__Stated goal__: Output only the lines running from the line bearing "c = PAD_CHAMFER" through the line bearing "imported = [obj", character for character.

__Data provided__:
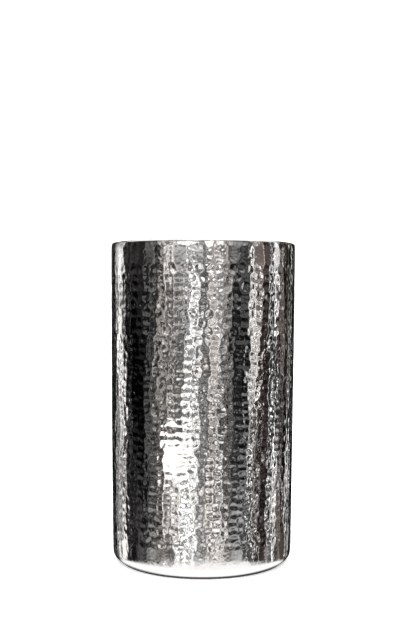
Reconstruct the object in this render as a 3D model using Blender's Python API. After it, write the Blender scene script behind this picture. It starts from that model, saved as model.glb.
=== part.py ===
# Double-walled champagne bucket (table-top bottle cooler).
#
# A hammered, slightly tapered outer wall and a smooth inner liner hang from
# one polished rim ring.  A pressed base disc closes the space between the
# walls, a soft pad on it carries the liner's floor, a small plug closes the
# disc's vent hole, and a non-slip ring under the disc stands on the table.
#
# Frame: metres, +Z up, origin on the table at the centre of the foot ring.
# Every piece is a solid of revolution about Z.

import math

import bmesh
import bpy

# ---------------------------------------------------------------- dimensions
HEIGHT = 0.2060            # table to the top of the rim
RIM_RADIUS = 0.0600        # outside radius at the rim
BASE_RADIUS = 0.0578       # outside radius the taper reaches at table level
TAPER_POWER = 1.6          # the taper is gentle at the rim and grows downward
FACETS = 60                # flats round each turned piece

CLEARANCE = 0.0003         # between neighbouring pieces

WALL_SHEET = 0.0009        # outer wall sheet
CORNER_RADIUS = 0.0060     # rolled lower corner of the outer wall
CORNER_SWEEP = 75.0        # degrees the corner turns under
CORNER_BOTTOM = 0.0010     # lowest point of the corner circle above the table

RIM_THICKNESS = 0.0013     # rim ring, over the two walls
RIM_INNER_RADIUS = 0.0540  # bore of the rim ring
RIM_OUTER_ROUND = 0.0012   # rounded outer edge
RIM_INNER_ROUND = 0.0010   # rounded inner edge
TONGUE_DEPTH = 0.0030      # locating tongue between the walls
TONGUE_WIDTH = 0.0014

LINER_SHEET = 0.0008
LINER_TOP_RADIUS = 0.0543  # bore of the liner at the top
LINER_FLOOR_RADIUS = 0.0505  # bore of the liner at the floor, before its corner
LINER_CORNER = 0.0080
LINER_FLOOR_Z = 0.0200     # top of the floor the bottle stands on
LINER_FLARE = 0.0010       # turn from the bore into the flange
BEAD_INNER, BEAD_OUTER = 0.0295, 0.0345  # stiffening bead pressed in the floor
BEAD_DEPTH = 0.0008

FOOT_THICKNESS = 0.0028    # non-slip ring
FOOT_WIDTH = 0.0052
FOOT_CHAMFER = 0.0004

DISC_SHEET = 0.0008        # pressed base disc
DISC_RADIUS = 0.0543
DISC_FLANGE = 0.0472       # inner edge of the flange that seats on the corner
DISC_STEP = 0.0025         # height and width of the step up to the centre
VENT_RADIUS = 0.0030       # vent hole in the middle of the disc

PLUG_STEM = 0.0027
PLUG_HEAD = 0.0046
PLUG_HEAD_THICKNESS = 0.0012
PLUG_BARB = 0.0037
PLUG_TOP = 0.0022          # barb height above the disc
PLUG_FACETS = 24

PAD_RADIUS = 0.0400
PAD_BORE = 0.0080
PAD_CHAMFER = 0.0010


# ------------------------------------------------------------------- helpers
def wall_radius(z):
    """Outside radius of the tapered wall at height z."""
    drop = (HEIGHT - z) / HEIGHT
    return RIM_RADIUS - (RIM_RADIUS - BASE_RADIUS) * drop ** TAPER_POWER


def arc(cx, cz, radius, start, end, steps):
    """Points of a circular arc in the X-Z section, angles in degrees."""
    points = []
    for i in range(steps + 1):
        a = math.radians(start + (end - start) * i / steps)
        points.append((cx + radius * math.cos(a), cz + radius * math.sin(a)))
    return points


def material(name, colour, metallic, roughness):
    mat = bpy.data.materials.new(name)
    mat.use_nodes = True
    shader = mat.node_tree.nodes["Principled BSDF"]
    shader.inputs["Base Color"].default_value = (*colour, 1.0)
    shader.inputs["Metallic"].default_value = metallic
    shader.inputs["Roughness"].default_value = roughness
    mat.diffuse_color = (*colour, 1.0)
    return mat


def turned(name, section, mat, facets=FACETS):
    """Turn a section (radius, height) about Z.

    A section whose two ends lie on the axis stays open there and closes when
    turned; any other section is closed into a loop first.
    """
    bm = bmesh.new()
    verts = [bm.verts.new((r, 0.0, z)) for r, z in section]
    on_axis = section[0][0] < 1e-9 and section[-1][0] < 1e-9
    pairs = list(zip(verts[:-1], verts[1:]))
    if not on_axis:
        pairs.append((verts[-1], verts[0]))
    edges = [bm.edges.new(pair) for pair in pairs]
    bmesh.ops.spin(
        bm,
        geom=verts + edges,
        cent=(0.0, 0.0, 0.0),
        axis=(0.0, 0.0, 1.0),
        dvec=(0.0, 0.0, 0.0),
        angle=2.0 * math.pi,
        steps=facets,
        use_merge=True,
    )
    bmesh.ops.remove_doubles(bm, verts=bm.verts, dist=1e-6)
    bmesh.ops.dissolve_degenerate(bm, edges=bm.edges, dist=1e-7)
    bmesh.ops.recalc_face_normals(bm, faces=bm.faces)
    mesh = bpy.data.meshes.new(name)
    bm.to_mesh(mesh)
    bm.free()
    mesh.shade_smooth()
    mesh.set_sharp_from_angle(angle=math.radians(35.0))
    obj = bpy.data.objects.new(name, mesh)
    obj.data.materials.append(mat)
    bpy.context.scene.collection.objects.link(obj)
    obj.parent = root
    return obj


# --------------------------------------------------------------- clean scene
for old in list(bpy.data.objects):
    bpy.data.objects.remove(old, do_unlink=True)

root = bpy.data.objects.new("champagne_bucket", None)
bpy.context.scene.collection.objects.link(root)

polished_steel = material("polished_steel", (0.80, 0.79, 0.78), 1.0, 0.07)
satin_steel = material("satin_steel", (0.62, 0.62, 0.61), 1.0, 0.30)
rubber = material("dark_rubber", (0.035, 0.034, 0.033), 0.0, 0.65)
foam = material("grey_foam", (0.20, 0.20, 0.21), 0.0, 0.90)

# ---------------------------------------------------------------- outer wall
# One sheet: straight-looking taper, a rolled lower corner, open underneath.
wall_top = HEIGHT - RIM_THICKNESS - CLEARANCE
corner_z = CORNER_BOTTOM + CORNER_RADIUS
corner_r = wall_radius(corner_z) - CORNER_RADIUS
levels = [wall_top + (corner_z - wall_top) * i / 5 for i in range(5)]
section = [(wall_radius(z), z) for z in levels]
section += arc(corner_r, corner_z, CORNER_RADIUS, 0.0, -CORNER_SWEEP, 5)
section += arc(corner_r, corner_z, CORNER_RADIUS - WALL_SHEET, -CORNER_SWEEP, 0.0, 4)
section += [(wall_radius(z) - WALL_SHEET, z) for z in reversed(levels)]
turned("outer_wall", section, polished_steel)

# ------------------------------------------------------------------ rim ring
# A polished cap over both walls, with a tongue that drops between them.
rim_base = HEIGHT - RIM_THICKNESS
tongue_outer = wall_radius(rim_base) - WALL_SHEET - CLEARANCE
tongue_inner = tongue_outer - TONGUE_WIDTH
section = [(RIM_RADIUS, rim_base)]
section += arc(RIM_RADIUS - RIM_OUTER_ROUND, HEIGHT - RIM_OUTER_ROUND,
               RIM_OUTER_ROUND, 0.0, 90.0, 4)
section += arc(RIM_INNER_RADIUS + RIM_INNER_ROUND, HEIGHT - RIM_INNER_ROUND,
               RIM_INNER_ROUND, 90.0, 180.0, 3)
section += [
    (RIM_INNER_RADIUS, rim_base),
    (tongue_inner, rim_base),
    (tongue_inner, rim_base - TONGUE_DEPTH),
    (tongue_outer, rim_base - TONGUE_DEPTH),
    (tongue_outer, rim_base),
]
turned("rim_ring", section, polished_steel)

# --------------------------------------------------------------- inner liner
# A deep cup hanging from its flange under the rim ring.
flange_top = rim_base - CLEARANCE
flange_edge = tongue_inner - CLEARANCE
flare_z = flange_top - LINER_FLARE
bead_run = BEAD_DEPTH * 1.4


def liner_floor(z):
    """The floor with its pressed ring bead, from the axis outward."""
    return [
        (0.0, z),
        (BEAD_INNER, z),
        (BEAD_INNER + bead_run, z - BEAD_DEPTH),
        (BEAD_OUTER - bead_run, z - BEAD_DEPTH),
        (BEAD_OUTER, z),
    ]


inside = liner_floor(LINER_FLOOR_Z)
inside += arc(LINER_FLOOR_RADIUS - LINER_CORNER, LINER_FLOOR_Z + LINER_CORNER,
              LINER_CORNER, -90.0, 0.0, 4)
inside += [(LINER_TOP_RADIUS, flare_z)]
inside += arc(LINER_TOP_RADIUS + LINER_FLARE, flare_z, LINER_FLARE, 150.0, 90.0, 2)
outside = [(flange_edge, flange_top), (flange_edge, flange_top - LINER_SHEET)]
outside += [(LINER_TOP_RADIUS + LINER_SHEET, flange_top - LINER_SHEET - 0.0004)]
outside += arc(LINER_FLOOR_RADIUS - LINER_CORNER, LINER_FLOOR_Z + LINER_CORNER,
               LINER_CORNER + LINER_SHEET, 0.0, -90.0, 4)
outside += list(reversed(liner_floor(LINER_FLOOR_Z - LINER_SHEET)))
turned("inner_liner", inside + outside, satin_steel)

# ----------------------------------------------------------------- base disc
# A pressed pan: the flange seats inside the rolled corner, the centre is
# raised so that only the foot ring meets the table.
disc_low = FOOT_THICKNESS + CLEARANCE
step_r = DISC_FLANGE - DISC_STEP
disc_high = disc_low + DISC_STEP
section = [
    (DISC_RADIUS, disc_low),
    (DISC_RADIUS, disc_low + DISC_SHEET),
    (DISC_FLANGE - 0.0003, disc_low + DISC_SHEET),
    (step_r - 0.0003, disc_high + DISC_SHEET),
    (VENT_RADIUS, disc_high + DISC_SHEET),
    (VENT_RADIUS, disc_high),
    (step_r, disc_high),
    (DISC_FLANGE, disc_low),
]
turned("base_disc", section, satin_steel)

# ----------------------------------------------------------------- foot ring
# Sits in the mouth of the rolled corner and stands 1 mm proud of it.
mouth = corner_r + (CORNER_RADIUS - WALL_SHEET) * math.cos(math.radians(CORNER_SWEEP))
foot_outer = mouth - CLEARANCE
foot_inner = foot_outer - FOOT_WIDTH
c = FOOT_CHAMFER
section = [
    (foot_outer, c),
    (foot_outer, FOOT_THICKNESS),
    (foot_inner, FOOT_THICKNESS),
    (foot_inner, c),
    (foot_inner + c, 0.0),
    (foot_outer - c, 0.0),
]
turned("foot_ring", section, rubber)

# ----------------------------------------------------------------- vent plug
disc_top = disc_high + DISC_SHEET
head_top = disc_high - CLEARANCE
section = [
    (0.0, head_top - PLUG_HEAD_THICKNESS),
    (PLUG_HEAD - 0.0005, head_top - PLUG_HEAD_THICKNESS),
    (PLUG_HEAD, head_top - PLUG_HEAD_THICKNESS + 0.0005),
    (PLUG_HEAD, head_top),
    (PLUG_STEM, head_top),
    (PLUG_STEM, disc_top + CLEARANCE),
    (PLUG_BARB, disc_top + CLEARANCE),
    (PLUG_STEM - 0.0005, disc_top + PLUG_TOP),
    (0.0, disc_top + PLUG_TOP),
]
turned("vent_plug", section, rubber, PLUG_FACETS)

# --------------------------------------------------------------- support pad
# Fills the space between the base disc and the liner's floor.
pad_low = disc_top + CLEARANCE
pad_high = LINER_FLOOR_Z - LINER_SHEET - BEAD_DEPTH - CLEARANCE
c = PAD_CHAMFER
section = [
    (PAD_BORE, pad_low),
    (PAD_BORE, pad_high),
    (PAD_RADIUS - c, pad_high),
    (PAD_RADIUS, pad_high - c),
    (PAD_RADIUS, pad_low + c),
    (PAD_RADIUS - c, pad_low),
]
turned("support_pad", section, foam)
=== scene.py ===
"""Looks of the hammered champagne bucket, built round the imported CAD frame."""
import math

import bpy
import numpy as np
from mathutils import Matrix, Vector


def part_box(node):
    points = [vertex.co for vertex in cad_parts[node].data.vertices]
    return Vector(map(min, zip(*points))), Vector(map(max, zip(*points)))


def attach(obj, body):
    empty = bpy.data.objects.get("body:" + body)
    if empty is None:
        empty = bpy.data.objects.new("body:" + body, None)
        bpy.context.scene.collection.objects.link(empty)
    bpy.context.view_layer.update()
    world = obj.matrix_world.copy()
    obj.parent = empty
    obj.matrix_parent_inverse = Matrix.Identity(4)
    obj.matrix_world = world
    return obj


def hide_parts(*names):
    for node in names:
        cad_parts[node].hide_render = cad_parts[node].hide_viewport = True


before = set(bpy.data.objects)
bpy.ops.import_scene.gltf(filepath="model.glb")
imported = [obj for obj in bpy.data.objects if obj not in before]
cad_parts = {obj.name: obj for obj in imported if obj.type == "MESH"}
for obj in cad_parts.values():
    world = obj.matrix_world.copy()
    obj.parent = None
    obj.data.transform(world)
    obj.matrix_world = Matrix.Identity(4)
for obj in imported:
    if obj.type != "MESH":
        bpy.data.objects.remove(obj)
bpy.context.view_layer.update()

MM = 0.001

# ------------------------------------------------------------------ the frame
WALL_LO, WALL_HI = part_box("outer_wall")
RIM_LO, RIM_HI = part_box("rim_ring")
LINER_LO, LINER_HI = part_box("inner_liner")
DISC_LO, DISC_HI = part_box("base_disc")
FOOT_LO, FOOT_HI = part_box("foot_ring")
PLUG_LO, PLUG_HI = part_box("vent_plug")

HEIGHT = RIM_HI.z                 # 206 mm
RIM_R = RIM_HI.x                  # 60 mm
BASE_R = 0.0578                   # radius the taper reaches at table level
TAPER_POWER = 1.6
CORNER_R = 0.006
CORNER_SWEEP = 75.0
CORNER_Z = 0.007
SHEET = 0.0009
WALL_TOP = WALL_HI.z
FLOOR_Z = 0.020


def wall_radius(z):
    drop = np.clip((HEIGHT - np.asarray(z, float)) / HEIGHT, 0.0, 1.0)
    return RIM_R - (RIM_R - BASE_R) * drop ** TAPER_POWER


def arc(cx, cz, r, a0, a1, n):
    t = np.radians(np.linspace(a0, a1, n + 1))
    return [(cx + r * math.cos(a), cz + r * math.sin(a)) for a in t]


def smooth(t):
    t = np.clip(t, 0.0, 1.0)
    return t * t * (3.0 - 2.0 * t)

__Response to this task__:
c = PAD_CHAMFER
section = [
    (PAD_BORE, pad_low),
    (PAD_BORE, pad_high),
    (PAD_RADIUS - c, pad_high),
    (PAD_RADIUS, pad_high - c),
    (PAD_RADIUS, pad_low + c),
    (PAD_RADIUS - c, pad_low),
]
turned("support_pad", section, foam)
=== scene.py ===
"""Looks of the hammered champagne bucket, built round the imported CAD frame."""
import math

import bpy
import numpy as np
from mathutils import Matrix, Vector


def part_box(node):
    points = [vertex.co for vertex in cad_parts[node].data.vertices]
    return Vector(map(min, zip(*points))), Vector(map(max, zip(*points)))


def attach(obj, body):
    empty = bpy.data.objects.get("body:" + body)
    if empty is None:
        empty = bpy.data.objects.new("body:" + body, None)
        bpy.context.scene.collection.objects.link(empty)
    bpy.context.view_layer.update()
    world = obj.matrix_world.copy()
    obj.parent = empty
    obj.matrix_parent_inverse = Matrix.Identity(4)
    obj.matrix_world = world
    return obj


def hide_parts(*names):
    for node in names:
        cad_parts[node].hide_render = cad_parts[node].hide_viewport = True


before = set(bpy.data.objects)
bpy.ops.import_scene.gltf(filepath="model.glb")
imported = [obj for obj in bpy.data.objects if obj not in before]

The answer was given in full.